What the task asks
Your task is to write out the complete listing exactly as it is shown.

********************

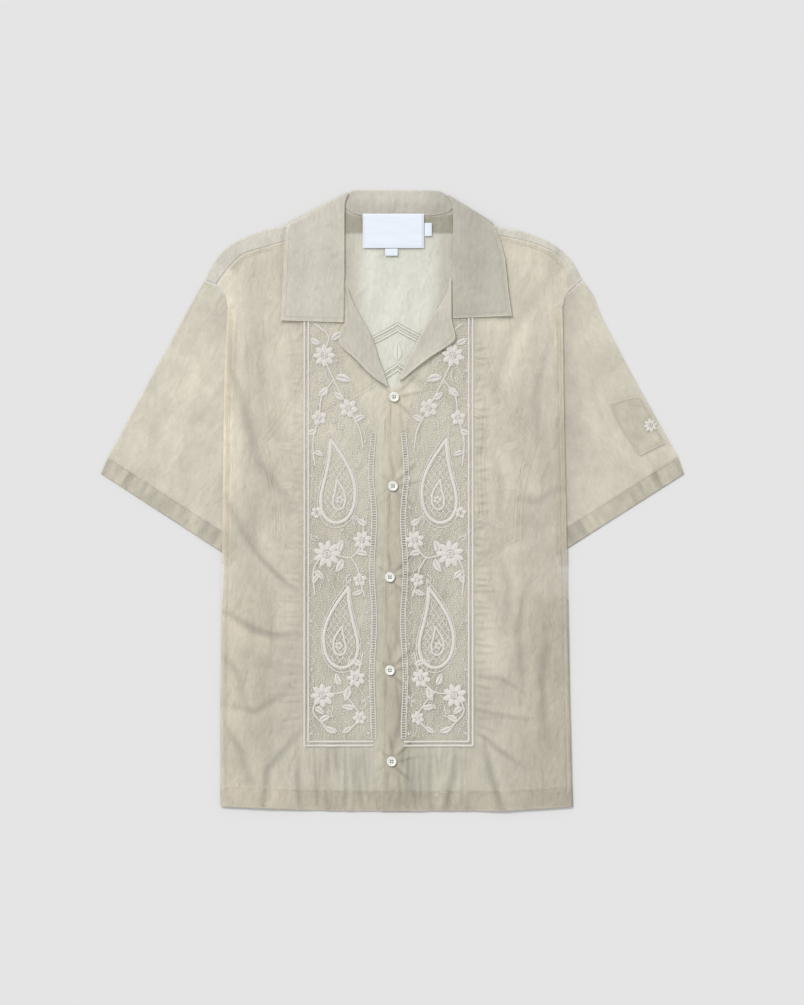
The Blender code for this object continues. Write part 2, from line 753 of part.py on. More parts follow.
def make_button_mesh(cutters):
    """Turned disc with a raised rim and four holes."""
    mesh = bpy.data.meshes.new("button_profile")
    places = [(out * BUTTON_RADIUS * MM, 0, up * BUTTON_THICKNESS * MM) for out, up in BUTTON_PROFILE]
    mesh.from_pydata(places, [(k, k + 1) for k in range(len(places) - 1)], [])
    turned = bpy.data.objects.new("button_turned", mesh)
    cutters.objects.link(turned)
    screw = turned.modifiers.new("Turn", "SCREW")
    screw.steps = BUTTON_SIDES
    screw.render_steps = BUTTON_SIDES
    screw.use_merge_vertices = True
    screw.merge_threshold = 0.00001
    for sign_x, sign_y in ((1, 1), (1, -1), (-1, 1), (-1, -1)):
        offset = Vector((sign_x, sign_y, 0)) * BUTTON_HOLE_OFFSET * MM
        place = offset + Vector((0, 0, BUTTON_THICKNESS * MM / 2))
        bpy.ops.mesh.primitive_cylinder_add(
            vertices=8, radius=BUTTON_HOLE_RADIUS * MM, depth=2 * BUTTON_THICKNESS * MM, location=place
        )
        drill = bpy.context.object
        drill.name = "button_drill"
        drill.hide_render = True
        drill.display_type = "WIRE"
        for owner in drill.users_collection:
            owner.objects.unlink(drill)
        cutters.objects.link(drill)
        cut = turned.modifiers.new("Hole", "BOOLEAN")
        cut.object = drill
        cut.operation = "DIFFERENCE"
    turned.hide_render = True
    turned.display_type = "WIRE"
    bpy.context.view_layer.update()
    finished = bpy.data.meshes.new_from_object(turned.evaluated_get(bpy.context.evaluated_depsgraph_get()))
    finished.name = "button"
    finished.set_sharp_from_angle(angle=math.radians(30))
    return finished


def main():
    for old in list(bpy.data.objects):
        bpy.data.objects.remove(old, do_unlink=True)
    shirt = bpy.data.collections.new("short_sleeve_shirt")
    cutters = bpy.data.collections.new("cutters")
    bpy.context.scene.collection.children.link(shirt)
    bpy.context.scene.collection.children.link(cutters)

    cloth = make_material("cloth", CLOTH_COLOUR, 0.6)
    sleeve_cloth = make_material("sleeve_cloth", SLEEVE_COLOUR, 0.6)
    back_cloth = make_material("back_cloth", BACK_COLOUR, 0.6)
    label_satin = make_material("label_satin", LABEL_COLOUR, 0.45)
    button_resin = make_material("button_resin", BUTTON_COLOUR, 0.25)

    make_back(shirt, back_cloth)
    make_collar(shirt, cloth)
    for side in ("left", "right"):
        make_front(side, shirt, cloth)
        make_sleeve(side, shirt, sleeve_cloth)
        make_rever(side, shirt, cloth)
    make_pocket(shirt, sleeve_cloth)
    for name in LABELS:
        make_label(name, shirt, label_satin)

    button_mesh = make_button_mesh(cutters)
    for number, (x, y) in enumerate(BUTTON_PLACES, 1):
        button = add_object(f"button_{number}", button_mesh, shirt, button_resin)
        seat = max(front_right_z(x + dx, y) for dx in (-BUTTON_RADIUS, 0, BUTTON_RADIUS))
        button.location = (x * MM, y * MM, (seat + HALF_WALL + GAP) * MM)


main()
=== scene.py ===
"""Looks of a short-sleeve shirt laid flat: sheer crinkled cloth, tone-on-tone embroidery, buttons."""
import json
import math

import bmesh
import bpy
import numpy as np
from mathutils.bvhtree import BVHTree
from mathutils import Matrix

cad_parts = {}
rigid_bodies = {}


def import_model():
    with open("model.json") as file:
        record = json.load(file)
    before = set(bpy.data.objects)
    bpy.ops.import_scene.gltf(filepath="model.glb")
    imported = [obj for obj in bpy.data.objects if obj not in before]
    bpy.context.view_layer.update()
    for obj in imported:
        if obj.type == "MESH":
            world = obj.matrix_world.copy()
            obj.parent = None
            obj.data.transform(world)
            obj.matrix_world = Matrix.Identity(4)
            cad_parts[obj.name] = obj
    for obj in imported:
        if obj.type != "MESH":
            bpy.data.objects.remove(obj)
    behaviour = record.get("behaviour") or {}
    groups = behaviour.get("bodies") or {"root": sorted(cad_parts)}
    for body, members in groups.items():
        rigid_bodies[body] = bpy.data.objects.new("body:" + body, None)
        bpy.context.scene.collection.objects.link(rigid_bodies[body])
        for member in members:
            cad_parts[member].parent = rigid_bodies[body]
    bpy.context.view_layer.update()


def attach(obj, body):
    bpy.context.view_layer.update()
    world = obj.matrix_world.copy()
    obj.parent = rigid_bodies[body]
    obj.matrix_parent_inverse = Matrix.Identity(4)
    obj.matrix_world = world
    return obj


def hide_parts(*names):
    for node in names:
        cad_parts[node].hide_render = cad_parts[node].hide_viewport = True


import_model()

# Sizes are in millimetres until a mesh is made: +X right, +Y towards the collar, +Z up
MM = 0.001
WALL = 1.0            # a layer with its turnings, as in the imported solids
PITCH = 1.3           # one layer to the next
HALF_WALL = WALL / 2
TURN = PITCH / 2      # radius of a fold between two neighbouring layers
WIDE_TURN = 3 * TURN
EASE = 0.35           # more air where one bent layer lies on another
STEP = 2.6            # cell of the finished cloth
FRONT_STEP = 1.8
TUCK = 56             # width of the side strips tucked under the body
BACK_TUCK_RAMP = (70, 110)
FRONT_TUCK_RAMP = (80, 120)
UNDERARM = (-76, -98)
FRONT_UNDERARM = (-40, -76)
ARMHOLE_RAMP = (20, 50)
ARMHOLE_TURN = 10
PLACKET_RAMP = (28, 52)
HEM_GAP = 1.5
COLLAR_LIFT_LEFT = (-152, -126)
COLLAR_LIFT_RIGHT = (121, 147)
COLLAR_LIFT_UP = (266, 296)
COLLAR_LIFT_REACH = 8
SHOULDER_DROPS = ((224, 240), (240, 250))
FOLDS_FROM_SIDE = (12, 28)
FOLDS_FROM_PLACKET = (26, 44)
PLACKET_MIDDLE = 5
STRIP_TOP = -97
BACK_STRIP_TOP = -100
SHOULDER_START = 224
FAN_START = 130
PLAIN_TOP = 96
BACK_EASE = 80
STRIP_PARTS = (0.35, 0.7, 1)
SLEEVE_ROWS = 12
SLEEVE_OUTWARD = np.array((0.88, 0.475))
BODY_HEM = 24         # depth of the body's turned hem
SLEEVE_HEM = 21
HEM_AIR = 0.4         # from a panel to its turned hem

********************

The response
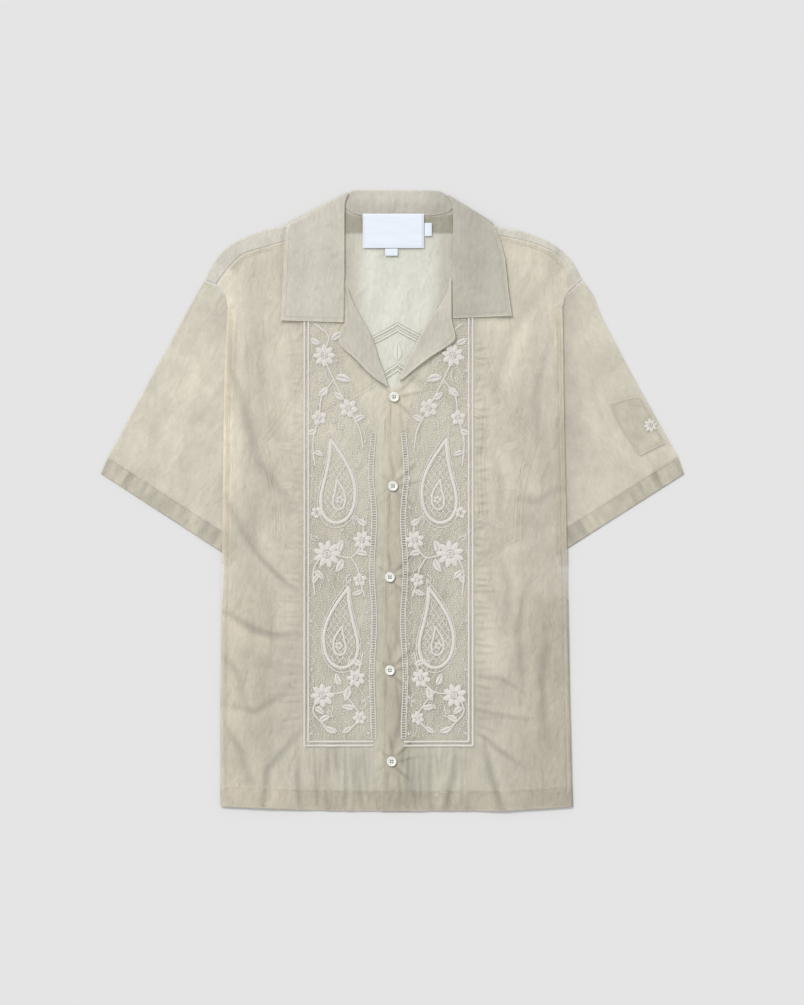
The Blender code for this object continues. Write part 2, from line 753 of part.py on. More parts follow.
def make_button_mesh(cutters):
    """Turned disc with a raised rim and four holes."""
    mesh = bpy.data.meshes.new("button_profile")
    places = [(out * BUTTON_RADIUS * MM, 0, up * BUTTON_THICKNESS * MM) for out, up in BUTTON_PROFILE]
    mesh.from_pydata(places, [(k, k + 1) for k in range(len(places) - 1)], [])
    turned = bpy.data.objects.new("button_turned", mesh)
    cutters.objects.link(turned)
    screw = turned.modifiers.new("Turn", "SCREW")
    screw.steps = BUTTON_SIDES
    screw.render_steps = BUTTON_SIDES
    screw.use_merge_vertices = True
    screw.merge_threshold = 0.00001
    for sign_x, sign_y in ((1, 1), (1, -1), (-1, 1), (-1, -1)):
        offset = Vector((sign_x, sign_y, 0)) * BUTTON_HOLE_OFFSET * MM
        place = offset + Vector((0, 0, BUTTON_THICKNESS * MM / 2))
        bpy.ops.mesh.primitive_cylinder_add(
            vertices=8, radius=BUTTON_HOLE_RADIUS * MM, depth=2 * BUTTON_THICKNESS * MM, location=place
        )
        drill = bpy.context.object
        drill.name = "button_drill"
        drill.hide_render = True
        drill.display_type = "WIRE"
        for owner in drill.users_collection:
            owner.objects.unlink(drill)
        cutters.objects.link(drill)
        cut = turned.modifiers.new("Hole", "BOOLEAN")
        cut.object = drill
        cut.operation = "DIFFERENCE"
    turned.hide_render = True
    turned.display_type = "WIRE"
    bpy.context.view_layer.update()
    finished = bpy.data.meshes.new_from_object(turned.evaluated_get(bpy.context.evaluated_depsgraph_get()))
    finished.name = "button"
    finished.set_sharp_from_angle(angle=math.radians(30))
    return finished


def main():
    for old in list(bpy.data.objects):
        bpy.data.objects.remove(old, do_unlink=True)
    shirt = bpy.data.collections.new("short_sleeve_shirt")
    cutters = bpy.data.collections.new("cutters")
    bpy.context.scene.collection.children.link(shirt)
    bpy.context.scene.collection.children.link(cutters)

    cloth = make_material("cloth", CLOTH_COLOUR, 0.6)
    sleeve_cloth = make_material("sleeve_cloth", SLEEVE_COLOUR, 0.6)
    back_cloth = make_material("back_cloth", BACK_COLOUR, 0.6)
    label_satin = make_material("label_satin", LABEL_COLOUR, 0.45)
    button_resin = make_material("button_resin", BUTTON_COLOUR, 0.25)

    make_back(shirt, back_cloth)
    make_collar(shirt, cloth)
    for side in ("left", "right"):
        make_front(side, shirt, cloth)
        make_sleeve(side, shirt, sleeve_cloth)
        make_rever(side, shirt, cloth)
    make_pocket(shirt, sleeve_cloth)
    for name in LABELS:
        make_label(name, shirt, label_satin)

    button_mesh = make_button_mesh(cutters)
    for number, (x, y) in enumerate(BUTTON_PLACES, 1):
        button = add_object(f"button_{number}", button_mesh, shirt, button_resin)
        seat = max(front_right_z(x + dx, y) for dx in (-BUTTON_RADIUS, 0, BUTTON_RADIUS))
        button.location = (x * MM, y * MM, (seat + HALF_WALL + GAP) * MM)


main()
=== scene.py ===
"""Looks of a short-sleeve shirt laid flat: sheer crinkled cloth, tone-on-tone embroidery, buttons."""
import json
import math

import bmesh
import bpy
import numpy as np
from mathutils.bvhtree import BVHTree
from mathutils import Matrix

cad_parts = {}
rigid_bodies = {}


def import_model():
    with open("model.json") as file:
        record = json.load(file)
    before = set(bpy.data.objects)
    bpy.ops.import_scene.gltf(filepath="model.glb")
    imported = [obj for obj in bpy.data.objects if obj not in before]
    bpy.context.view_layer.update()
    for obj in imported:
        if obj.type == "MESH":
            world = obj.matrix_world.copy()
            obj.parent = None
            obj.data.transform(world)
            obj.matrix_world = Matrix.Identity(4)
            cad_parts[obj.name] = obj
    for obj in imported:
        if obj.type != "MESH":
            bpy.data.objects.remove(obj)
    behaviour = record.get("behaviour") or {}
    groups = behaviour.get("bodies") or {"root": sorted(cad_parts)}
    for body, members in groups.items():
        rigid_bodies[body] = bpy.data.objects.new("body:" + body, None)
        bpy.context.scene.collection.objects.link(rigid_bodies[body])
        for member in members:
            cad_parts[member].parent = rigid_bodies[body]
    bpy.context.view_layer.update()


def attach(obj, body):
    bpy.context.view_layer.update()
    world = obj.matrix_world.copy()
    obj.parent = rigid_bodies[body]
    obj.matrix_parent_inverse = Matrix.Identity(4)
    obj.matrix_world = world
    return obj


def hide_parts(*names):
    for node in names:
        cad_parts[node].hide_render = cad_parts[node].hide_viewport = True


import_model()

# Sizes are in millimetres until a mesh is made: +X right, +Y towards the collar, +Z up
MM = 0.001
WALL = 1.0            # a layer with its turnings, as in the imported solids
PITCH = 1.3           # one layer to the next
HALF_WALL = WALL / 2
TURN = PITCH / 2      # radius of a fold between two neighbouring layers
WIDE_TURN = 3 * TURN
EASE = 0.35           # more air where one bent layer lies on another
STEP = 2.6            # cell of the finished cloth
FRONT_STEP = 1.8
TUCK = 56             # width of the side strips tucked under the body
BACK_TUCK_RAMP = (70, 110)
FRONT_TUCK_RAMP = (80, 120)
UNDERARM = (-76, -98)
FRONT_UNDERARM = (-40, -76)
ARMHOLE_RAMP = (20, 50)
ARMHOLE_TURN = 10
PLACKET_RAMP = (28, 52)
HEM_GAP = 1.5
COLLAR_LIFT_LEFT = (-152, -126)
COLLAR_LIFT_RIGHT = (121, 147)
COLLAR_LIFT_UP = (266, 296)
COLLAR_LIFT_REACH = 8
SHOULDER_DROPS = ((224, 240), (240, 250))
FOLDS_FROM_SIDE = (12, 28)
FOLDS_FROM_PLACKET = (26, 44)
PLACKET_MIDDLE = 5
STRIP_TOP = -97
BACK_STRIP_TOP = -100
SHOULDER_START = 224
FAN_START = 130
PLAIN_TOP = 96
BACK_EASE = 80
STRIP_PARTS = (0.35, 0.7, 1)
SLEEVE_ROWS = 12
SLEEVE_OUTWARD = np.array((0.88, 0.475))
BODY_HEM = 24         # depth of the body's turned hem
SLEEVE_HEM = 21
HEM_AIR = 0.4         # from a panel to its turned hem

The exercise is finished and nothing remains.